Now comes his fourth offering. Table For Two consists of six short stories set in New York, mostly around the turn of this century, and there is also a novella about the golden age of Hollywood. All are infused with unforgettable characters, a rich portrayal of place, with adventure and suspense, and all contribute to an experience that leaves you wanting more.

The consequences springing from brief encounters, and the mechanics of compromise in modern marriages, are at the heart of the New York stories. They represent half of the 450 pages.

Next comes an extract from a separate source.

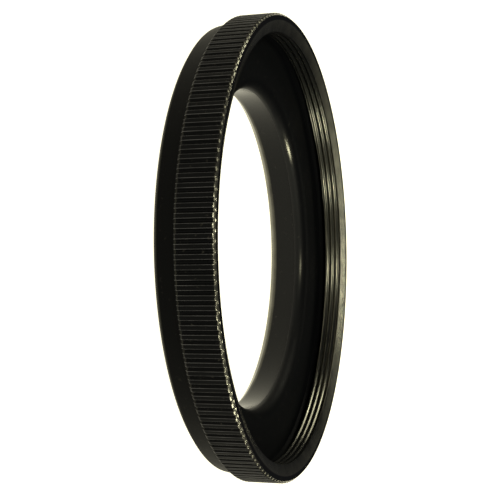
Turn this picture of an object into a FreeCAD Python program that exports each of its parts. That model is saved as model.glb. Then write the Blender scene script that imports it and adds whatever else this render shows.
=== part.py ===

In the novella, Eve in Hollywood, Towles returns to a character we first met in his debut novel, Rules of Civility. Whatever happened to Evelyn Ross after she failed to disembark her train in Chicago in 1938, instead extending her ticket to Los Angeles? Now you can find out.

Thought provoking

So Once Was I, by Warren Farrell. Published by Merrion Press, €19.99

A year or so ago, I paid my first visit to Glasnevin Cemetery, where we were given an outstanding tour by Niall Oman of some of the most interesting final resting places of leading figures in Irish history. The same Niall is one of many people acknowledged by his fellow tour guide Warren Farrell in a new book <So Once Was I. This book takes the reader on a trip around the monuments and graves, and provides a microcosm of Irish society and history since the gates of the now landmark site were first opened in 1832.

Farrell’s love for politics and history shine through in this volume, which celebrates lesser-known figures among the million and a half souls buried in Glasnevin. Famed for being the final resting place of Countess Markievicz, Michael Collins, Eamon De Valera, Roger Casement, Charles Stewart Parnell and more, So Once Was I, Forgotten Tales from Glasnevin Cemetery takes readers on paths less trodden, and is all the better for so doing.

From unmarked plots to striking monuments, Glasnevin is a microcosm of Irish society over the last two centuries.